Molly Ringwald’s Mother Forgets Her Birthday — Just Like ‘Sixteen Candles’
Molly Ringwald. Stephen Lovekin/Shutterstock

They forgot her f–king birthday! Molly Ringwald lived out a scene from Sixteen Candles when her mother forgot her birthday.

Related: ‘Sixteen Candles’ Cast: Where Are They Now?

“Actual conversation with my mom today,” the Breakfast Club star, 58, wrote on Instagram alongside a screenshot of a chat with her mother that took place on Friday, February 18. In the texts, Ringwald asked if her parents had “anything else to say to me today,” around 4 p.m.

“I didn’t realize it was the 18th today!” the Secret Life of the American Teenager alum’s mother responded, adding “Happy Birthday!” Ringwald was quick to point out the similarities between the situation and one of her most iconic films, writing that “Life imitates art.”
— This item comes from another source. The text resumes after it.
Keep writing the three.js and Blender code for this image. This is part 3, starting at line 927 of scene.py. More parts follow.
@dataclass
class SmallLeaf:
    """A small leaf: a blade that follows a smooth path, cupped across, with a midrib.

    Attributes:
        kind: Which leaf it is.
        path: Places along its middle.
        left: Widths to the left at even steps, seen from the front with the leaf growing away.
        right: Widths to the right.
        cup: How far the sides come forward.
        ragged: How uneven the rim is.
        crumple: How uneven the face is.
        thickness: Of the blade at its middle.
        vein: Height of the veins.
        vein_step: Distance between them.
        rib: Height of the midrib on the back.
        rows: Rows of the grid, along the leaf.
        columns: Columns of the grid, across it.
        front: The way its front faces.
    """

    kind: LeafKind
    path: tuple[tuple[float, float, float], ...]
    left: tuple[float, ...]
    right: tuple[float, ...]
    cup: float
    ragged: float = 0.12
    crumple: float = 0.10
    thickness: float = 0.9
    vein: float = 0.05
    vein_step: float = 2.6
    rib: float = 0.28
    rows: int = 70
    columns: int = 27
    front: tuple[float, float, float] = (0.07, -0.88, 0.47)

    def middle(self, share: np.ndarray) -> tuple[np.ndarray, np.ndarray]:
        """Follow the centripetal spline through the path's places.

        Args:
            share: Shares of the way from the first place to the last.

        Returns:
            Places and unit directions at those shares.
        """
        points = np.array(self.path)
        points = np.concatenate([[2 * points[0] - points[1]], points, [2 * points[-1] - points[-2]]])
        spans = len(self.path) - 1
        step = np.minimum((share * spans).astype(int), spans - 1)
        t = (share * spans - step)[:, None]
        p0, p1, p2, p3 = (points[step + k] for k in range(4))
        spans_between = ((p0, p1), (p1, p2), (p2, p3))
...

Her mother agreed: “How true. [Although] it took me a few more years to forget.”

In the film, Ringwald plays Sam, a 16-year-old whose parents forget about her birthday amid the stresses of her older sister Ginny’s wedding. The teenager ends up going on an adventure to forget about her failed birthday only to discover that her crush, Jake Ryan (Michael Schoeffling), has finally noticed her. The film also starred Blanche Baker as Ginny, Gedde Watanabe as foreign exchange student Long Duk Dong, Anthony Michael Hall as the geeky Ted and brother and sister duo Joan Cusack and John Cusack in minor roles.

Related: ‘80s Stars: Where Are They Now?

Sixteen Candles was Ringwald’s breakthrough role and her first collaboration with writer and director John Hughes.
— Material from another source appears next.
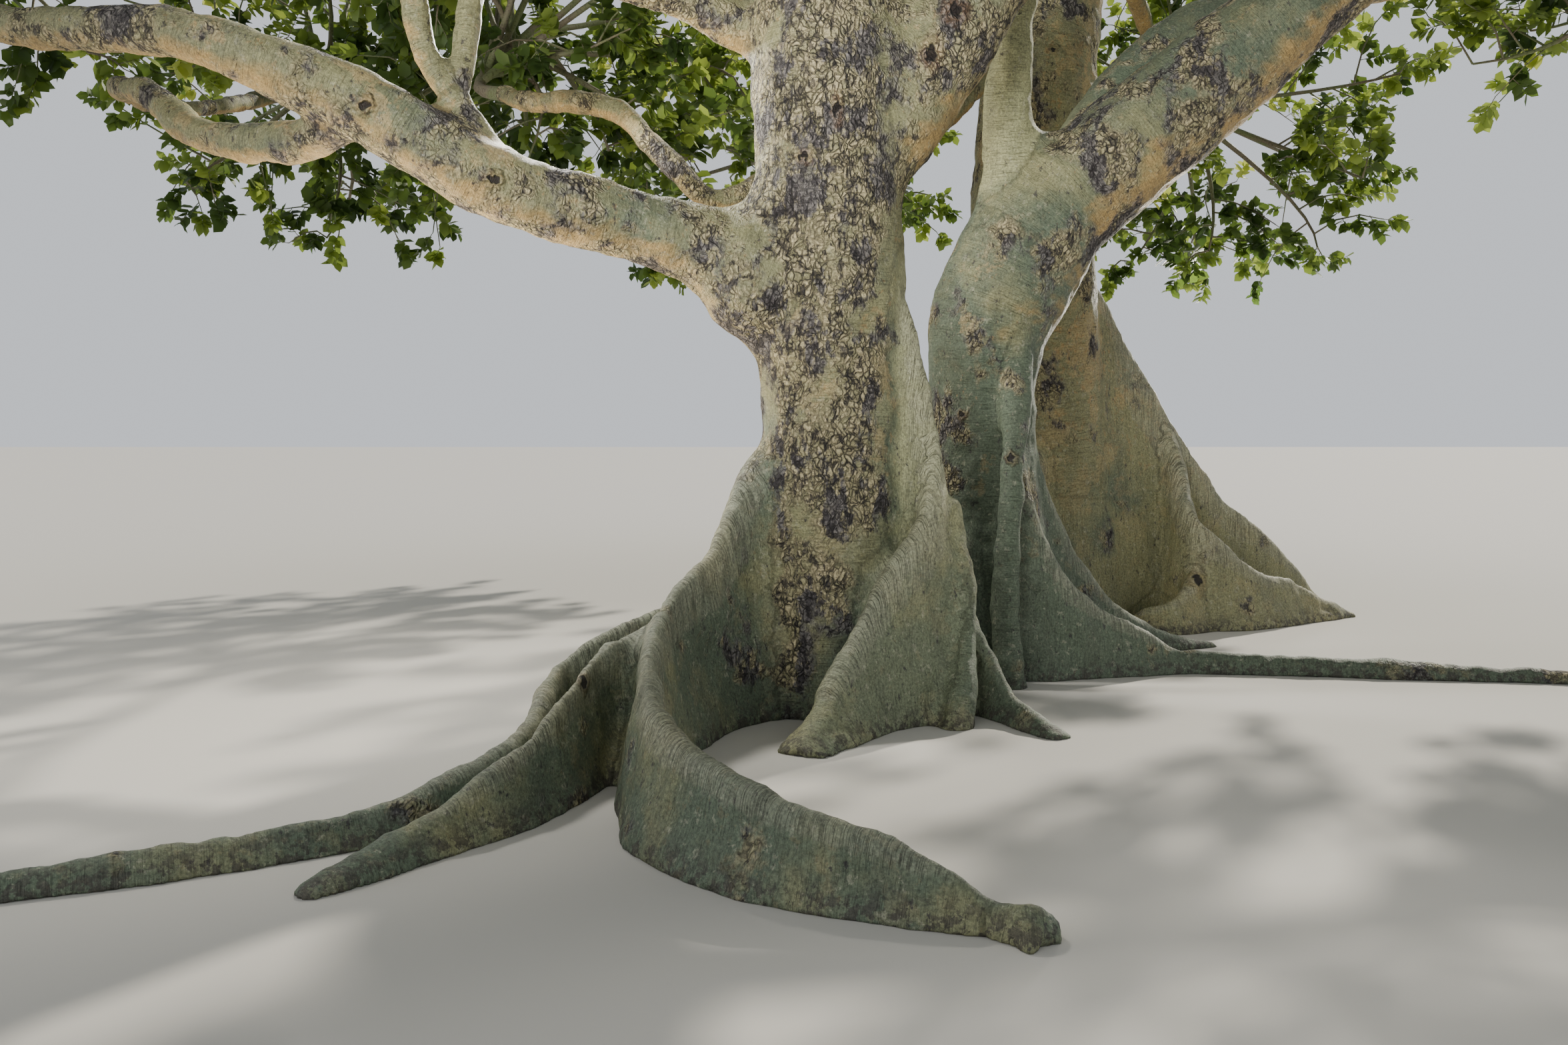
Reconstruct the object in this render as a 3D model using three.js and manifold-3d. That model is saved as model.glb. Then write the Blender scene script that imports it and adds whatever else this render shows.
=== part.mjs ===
// A large old fig tree with plank buttresses, in millimetres, +Z up.
// The origin is the centre of the middle stem's foot, on the flat cut at ground level.
// +X is to the right and +Y to the back of the side that shows the three stems apart.
import * as THREE from "three";
import { mergeVertices } from "three/addons/utils/BufferGeometryUtils.js";
import Module from "manifold-3d";

const wasm = await Module();
wasm.setup();

// Driving dimensions of the whole tree
const CROWN_CENTRE = { x: 800, y: 800 };
const CLEARANCE = 0.3; // between two pieces that meet
const BURIED = 200; // how far a root or stem runs on below the ground before it is cut flat
const TRUNK_SIDES = 14;
const BUTTRESS_SIDES = 8;
const BUTTRESS_FOOT = 1.9; // width at the ground, as a share of the thickness
const BUTTRESS_CREST = 0.75; // width near the upper edge
const BOUGH_SIDES = 6;

// Crown: three tiers of foliage, each a ring of masses round the crown's axis.
// A tier leans by `sink` millimetres: down at the back, and up over the front.
const TIERS = [
  { name: "low_foliage", count: 9, radius: 6900, height: 5450, sink: 750, reach: 2750, first: 180 },
  { name: "middle_foliage", count: 7, radius: 4500, height: 8500, sink: 100, reach: 2800, first: 208 },
  { name: "top_foliage", count: 4, radius: 2050, height: 11000, sink: 0, reach: 2700, first: 215 },
];
const INNER_FOLIAGE = { x: -2300, y: 3400, z: 4900, reach: 2300 }; // low behind the middle stem
const FLATNESS = 0.8; // a mass is this much lower than it is wide
const NECK = 0.64; // a bough ends at this share of the way out of its mass

// Foliage: twigs from one stem, each widening at its end into a spray of leaves, with another at its side
const TWIGS = 4;
const TRIES = 4; // turns at which a twig is tried before it is left out
const TWIG_REACH = 0.5; // share of the room that a twig takes, before its end spray
const TWIG_RADIUS = 40;
const SPRAY_WIDTH = 0.62; // share of its length
const SPRAY_THICKNESS = 0.026; // share of its length
const SPRAY_WAIST = 0.4; // its widest place, as a share of its length from its root
const ROOT_DEPTH = 4; // how far a spray's root is sunk past the twig's middle
const GOLDEN_ANGLE = Math.PI * (3 - Math.sqrt(5));

const BARK = { color: 0x8c8463, roughness: 0.85, metalness: 0 };
const LEAF = { color: 0x5d7a2c, roughness: 0.6, metalness: 0 };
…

Molly Ringwald’s Mother Forgets Her Birthday — Just Like ‘Sixteen Candles’
Molly Ringwald and Michael Schoeffling in ‘Sixteen Candles’. Universal/Kobal/Shutterstock

“It can be hard to remember how scarce art for and about teen-agers was before John Hughes arrived,” the Riverdale star wrote in an April 2018 essay for The New Yorker about the films she made with the late director. “The Breakfast Club was to be his directorial debut; he planned to shoot it in Chicago with local actors. He told me later that, over a July 4th weekend, while looking at headshots of actors to consider for the movie, he found mine, and decided to write another movie around the character he imagined that girl to be. That script became Sixteen Candles, a story about a girl whose family forgets her sixteenth birthday.”

She continued: “No one in Hollywood was writing about the minutiae of high school, and certainly not from a female point of view.” (Hughes died in 2009 at the age of 59, after suffering a sudden heart attack.)
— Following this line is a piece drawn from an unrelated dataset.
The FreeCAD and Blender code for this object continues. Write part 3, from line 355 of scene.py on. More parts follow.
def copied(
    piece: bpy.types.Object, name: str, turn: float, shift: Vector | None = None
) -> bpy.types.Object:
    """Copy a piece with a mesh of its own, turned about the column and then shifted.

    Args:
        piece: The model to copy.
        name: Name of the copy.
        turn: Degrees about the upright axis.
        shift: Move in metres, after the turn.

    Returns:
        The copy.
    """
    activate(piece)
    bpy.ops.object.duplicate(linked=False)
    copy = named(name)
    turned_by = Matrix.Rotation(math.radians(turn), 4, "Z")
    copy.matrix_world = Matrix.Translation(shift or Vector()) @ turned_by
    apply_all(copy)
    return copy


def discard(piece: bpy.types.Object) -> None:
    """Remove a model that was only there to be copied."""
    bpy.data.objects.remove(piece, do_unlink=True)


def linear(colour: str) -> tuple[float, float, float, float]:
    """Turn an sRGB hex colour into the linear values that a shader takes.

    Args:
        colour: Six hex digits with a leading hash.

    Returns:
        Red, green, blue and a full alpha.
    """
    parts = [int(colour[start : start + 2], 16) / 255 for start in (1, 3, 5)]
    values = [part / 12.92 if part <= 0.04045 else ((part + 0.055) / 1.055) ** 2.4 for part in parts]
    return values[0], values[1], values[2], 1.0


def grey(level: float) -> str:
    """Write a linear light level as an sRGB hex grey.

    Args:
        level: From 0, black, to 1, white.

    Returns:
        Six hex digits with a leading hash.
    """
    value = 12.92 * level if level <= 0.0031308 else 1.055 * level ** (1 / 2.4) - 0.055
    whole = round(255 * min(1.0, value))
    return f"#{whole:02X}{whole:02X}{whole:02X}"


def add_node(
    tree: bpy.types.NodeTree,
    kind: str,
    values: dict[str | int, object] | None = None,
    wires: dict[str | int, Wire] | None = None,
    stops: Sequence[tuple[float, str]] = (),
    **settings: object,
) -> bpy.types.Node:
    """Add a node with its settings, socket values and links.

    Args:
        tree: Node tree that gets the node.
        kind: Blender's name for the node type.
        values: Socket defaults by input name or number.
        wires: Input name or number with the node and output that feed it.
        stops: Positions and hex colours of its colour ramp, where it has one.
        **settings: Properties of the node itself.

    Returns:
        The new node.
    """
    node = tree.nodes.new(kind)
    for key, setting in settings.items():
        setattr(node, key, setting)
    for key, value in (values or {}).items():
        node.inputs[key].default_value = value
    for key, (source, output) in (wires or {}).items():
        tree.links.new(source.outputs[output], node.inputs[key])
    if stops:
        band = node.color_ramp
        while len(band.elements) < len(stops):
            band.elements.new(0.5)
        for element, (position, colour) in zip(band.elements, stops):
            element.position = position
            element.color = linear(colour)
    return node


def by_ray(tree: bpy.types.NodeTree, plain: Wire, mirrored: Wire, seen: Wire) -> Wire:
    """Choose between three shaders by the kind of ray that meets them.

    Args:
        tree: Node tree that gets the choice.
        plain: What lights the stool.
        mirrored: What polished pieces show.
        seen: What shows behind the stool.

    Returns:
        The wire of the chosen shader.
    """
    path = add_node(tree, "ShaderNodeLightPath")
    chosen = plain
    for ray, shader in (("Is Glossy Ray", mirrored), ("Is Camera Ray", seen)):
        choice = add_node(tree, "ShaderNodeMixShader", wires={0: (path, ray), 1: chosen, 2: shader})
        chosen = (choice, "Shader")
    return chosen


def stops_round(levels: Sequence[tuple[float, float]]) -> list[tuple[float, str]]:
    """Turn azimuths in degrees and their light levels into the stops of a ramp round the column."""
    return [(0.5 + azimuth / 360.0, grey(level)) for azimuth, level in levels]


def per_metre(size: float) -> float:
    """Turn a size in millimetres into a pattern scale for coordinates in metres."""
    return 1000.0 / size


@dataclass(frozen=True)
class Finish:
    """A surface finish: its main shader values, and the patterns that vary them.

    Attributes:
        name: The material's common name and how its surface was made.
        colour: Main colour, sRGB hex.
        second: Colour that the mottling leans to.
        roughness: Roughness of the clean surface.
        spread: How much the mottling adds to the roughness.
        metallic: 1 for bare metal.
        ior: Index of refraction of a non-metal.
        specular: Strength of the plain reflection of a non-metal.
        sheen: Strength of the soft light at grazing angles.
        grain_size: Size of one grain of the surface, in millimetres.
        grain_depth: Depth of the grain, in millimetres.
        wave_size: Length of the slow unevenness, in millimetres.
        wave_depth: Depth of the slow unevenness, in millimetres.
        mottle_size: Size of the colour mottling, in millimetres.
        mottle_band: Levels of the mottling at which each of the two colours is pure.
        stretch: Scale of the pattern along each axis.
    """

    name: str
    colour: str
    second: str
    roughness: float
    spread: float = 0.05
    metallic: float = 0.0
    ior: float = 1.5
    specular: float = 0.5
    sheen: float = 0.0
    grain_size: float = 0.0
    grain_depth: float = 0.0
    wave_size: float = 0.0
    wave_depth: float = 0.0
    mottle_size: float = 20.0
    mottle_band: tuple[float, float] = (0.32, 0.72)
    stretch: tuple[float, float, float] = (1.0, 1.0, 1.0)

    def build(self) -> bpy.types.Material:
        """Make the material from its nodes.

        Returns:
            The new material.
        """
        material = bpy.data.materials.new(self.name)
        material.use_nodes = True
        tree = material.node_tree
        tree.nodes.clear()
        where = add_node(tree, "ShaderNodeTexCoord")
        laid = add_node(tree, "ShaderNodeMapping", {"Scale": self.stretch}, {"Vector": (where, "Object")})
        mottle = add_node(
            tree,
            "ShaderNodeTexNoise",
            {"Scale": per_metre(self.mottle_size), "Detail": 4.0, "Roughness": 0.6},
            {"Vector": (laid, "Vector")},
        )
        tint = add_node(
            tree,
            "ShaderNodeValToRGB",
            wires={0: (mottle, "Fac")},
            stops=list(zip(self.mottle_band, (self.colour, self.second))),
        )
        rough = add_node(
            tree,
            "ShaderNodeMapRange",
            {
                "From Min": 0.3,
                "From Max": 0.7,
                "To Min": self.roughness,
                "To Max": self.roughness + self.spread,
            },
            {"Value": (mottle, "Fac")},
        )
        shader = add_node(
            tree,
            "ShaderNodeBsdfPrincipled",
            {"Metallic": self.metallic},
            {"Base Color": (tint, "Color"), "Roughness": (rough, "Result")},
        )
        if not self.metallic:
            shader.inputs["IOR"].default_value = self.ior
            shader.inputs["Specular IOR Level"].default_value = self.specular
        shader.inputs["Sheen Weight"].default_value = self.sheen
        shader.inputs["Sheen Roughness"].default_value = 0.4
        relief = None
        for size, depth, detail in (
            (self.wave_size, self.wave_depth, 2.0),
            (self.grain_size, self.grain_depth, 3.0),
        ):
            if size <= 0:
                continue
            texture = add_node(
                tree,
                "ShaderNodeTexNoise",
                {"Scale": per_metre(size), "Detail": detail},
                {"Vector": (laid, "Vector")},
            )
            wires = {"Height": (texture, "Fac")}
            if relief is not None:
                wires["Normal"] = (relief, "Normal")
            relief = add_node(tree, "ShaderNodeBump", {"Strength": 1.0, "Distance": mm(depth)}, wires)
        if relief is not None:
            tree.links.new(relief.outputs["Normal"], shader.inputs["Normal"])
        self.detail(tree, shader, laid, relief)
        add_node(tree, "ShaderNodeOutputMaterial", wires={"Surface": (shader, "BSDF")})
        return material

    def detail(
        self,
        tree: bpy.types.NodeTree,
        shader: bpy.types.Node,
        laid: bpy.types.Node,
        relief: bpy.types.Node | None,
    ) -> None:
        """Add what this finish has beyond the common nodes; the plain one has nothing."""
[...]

Though she has a lot of affection for Sixteen Candles and the other films she made with Hughes, Ringwald confessed in a March 2021 interview with Vogue that she has “complicated” feelings about them as an adult.

“I recognize that those films are so meaningful for generations of people. I feel very protective of them, but at the same time I also have complicated feelings toward them,” the Jem and the Holograms actress said at the time.

Related: Stars Who Have Taken Acting Roles They Later Regret

“I definitely feel like they’re flawed, and there are things I don’t like about them — the lack of diversity in particular always bothers me,” she continued, adding that she feels that Pretty in Pink is the “least problematic” of the three collaborations. “But I would say overall,” added Ringwald, “that I feel very loving and nostalgic towards the films I made with John. They occupy an important part of my life.”